#### Do this:
Return the material below in full and exactly.

#### Recorded data:

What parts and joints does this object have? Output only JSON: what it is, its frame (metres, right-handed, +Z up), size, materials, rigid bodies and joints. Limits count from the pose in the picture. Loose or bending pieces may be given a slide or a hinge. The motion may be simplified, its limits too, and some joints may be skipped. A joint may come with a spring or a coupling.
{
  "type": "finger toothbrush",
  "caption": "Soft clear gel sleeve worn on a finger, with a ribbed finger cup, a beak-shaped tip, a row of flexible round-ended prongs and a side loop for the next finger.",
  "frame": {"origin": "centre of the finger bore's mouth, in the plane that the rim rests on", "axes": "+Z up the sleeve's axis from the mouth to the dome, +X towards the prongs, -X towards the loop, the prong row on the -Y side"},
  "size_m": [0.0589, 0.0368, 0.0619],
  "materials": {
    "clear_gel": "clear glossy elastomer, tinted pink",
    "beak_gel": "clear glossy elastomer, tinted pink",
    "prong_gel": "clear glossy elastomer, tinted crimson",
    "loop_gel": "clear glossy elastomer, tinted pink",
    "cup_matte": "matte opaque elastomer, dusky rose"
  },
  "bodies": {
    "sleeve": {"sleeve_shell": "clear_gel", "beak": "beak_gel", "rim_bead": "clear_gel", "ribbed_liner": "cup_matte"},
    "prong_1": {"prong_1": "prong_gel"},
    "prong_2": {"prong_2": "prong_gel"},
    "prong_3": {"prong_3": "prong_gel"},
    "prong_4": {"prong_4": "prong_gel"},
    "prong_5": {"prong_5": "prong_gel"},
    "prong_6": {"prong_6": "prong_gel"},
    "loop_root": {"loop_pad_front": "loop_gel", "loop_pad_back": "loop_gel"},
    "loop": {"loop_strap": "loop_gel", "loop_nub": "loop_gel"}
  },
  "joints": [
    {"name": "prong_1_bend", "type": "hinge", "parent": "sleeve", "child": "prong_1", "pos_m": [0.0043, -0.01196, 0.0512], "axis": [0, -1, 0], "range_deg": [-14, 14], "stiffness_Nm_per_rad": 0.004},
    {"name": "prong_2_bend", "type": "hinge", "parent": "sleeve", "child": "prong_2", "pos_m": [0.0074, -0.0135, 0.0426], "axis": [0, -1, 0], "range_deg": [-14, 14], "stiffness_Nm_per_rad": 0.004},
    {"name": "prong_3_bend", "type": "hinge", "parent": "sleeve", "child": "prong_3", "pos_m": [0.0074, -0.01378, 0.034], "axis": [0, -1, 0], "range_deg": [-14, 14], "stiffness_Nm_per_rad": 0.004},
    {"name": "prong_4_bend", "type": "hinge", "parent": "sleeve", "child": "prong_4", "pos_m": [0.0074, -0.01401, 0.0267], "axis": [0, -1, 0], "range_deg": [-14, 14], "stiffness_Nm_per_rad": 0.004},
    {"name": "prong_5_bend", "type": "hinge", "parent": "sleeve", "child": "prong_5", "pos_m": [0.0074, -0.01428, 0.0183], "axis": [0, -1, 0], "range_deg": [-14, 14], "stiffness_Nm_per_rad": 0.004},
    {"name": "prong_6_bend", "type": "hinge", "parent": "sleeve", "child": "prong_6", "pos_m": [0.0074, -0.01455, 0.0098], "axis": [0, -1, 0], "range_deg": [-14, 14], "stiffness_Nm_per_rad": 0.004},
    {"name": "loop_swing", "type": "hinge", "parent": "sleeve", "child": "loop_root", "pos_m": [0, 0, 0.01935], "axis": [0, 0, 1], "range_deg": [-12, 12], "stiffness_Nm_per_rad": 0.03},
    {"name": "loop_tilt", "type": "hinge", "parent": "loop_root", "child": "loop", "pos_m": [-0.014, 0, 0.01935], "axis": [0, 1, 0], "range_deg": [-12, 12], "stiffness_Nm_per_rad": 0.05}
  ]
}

#### Solution to this exercise:
What parts and joints does this object have? Output only JSON: what it is, its frame (metres, right-handed, +Z up), size, materials, rigid bodies and joints. Limits count from the pose in the picture. Loose or bending pieces may be given a slide or a hinge. The motion may be simplified, its limits too, and some joints may be skipped. A joint may come with a spring or a coupling.
{
  "type": "finger toothbrush",
  "caption": "Soft clear gel sleeve worn on a finger, with a ribbed finger cup, a beak-shaped tip, a row of flexible round-ended prongs and a side loop for the next finger.",
  "frame": {"origin": "centre of the finger bore's mouth, in the plane that the rim rests on", "axes": "+Z up the sleeve's axis from the mouth to the dome, +X towards the prongs, -X towards the loop, the prong row on the -Y side"},
  "size_m": [0.0589, 0.0368, 0.0619],
  "materials": {
    "clear_gel": "clear glossy elastomer, tinted pink",
    "beak_gel": "clear glossy elastomer, tinted pink",
    "prong_gel": "clear glossy elastomer, tinted crimson",
    "loop_gel": "clear glossy elastomer, tinted pink",
    "cup_matte": "matte opaque elastomer, dusky rose"
  },
  "bodies": {
    "sleeve": {"sleeve_shell": "clear_gel", "beak": "beak_gel", "rim_bead": "clear_gel", "ribbed_liner": "cup_matte"},
    "prong_1": {"prong_1": "prong_gel"},
    "prong_2": {"prong_2": "prong_gel"},
    "prong_3": {"prong_3": "prong_gel"},
    "prong_4": {"prong_4": "prong_gel"},
    "prong_5": {"prong_5": "prong_gel"},
    "prong_6": {"prong_6": "prong_gel"},
    "loop_root": {"loop_pad_front": "loop_gel", "loop_pad_back": "loop_gel"},
    "loop": {"loop_strap": "loop_gel", "loop_nub": "loop_gel"}
  },
  "joints": [
    {"name": "prong_1_bend", "type": "hinge", "parent": "sleeve", "child": "prong_1", "pos_m": [0.0043, -0.01196, 0.0512], "axis": [0, -1, 0], "range_deg": [-14, 14], "stiffness_Nm_per_rad": 0.004},
    {"name": "prong_2_bend", "type": "hinge", "parent": "sleeve", "child": "prong_2", "pos_m": [0.0074, -0.0135, 0.0426], "axis": [0, -1, 0], "range_deg": [-14, 14], "stiffness_Nm_per_rad": 0.004},
    {"name": "prong_3_bend", "type": "hinge", "parent": "sleeve", "child": "prong_3", "pos_m": [0.0074, -0.01378, 0.034], "axis": [0, -1, 0], "range_deg": [-14, 14], "stiffness_Nm_per_rad": 0.004},
    {"name": "prong_4_bend", "type": "hinge", "parent": "sleeve", "child": "prong_4", "pos_m": [0.0074, -0.01401, 0.0267], "axis": [0, -1, 0], "range_deg": [-14, 14], "stiffness_Nm_per_rad": 0.004},
    {"name": "prong_5_bend", "type": "hinge", "parent": "sleeve", "child": "prong_5", "pos_m": [0.0074, -0.01428, 0.0183], "axis": [0, -1, 0], "range_deg": [-14, 14], "stiffness_Nm_per_rad": 0.004},
    {"name": "prong_6_bend", "type": "hinge", "parent": "sleeve", "child": "prong_6", "pos_m": [0.0074, -0.01455, 0.0098], "axis": [0, -1, 0], "range_deg": [-14, 14], "stiffness_Nm_per_rad": 0.004},
    {"name": "loop_swing", "type": "hinge", "parent": "sleeve", "child": "loop_root", "pos_m": [0, 0, 0.01935], "axis": [0, 0, 1], "range_deg": [-12, 12], "stiffness_Nm_per_rad": 0.03},
    {"name": "loop_tilt", "type": "hinge", "parent": "loop_root", "child": "loop", "pos_m": [-0.014, 0, 0.01935], "axis": [0, 1, 0], "range_deg": [-12, 12], "stiffness_Nm_per_rad": 0.05}
  ]
}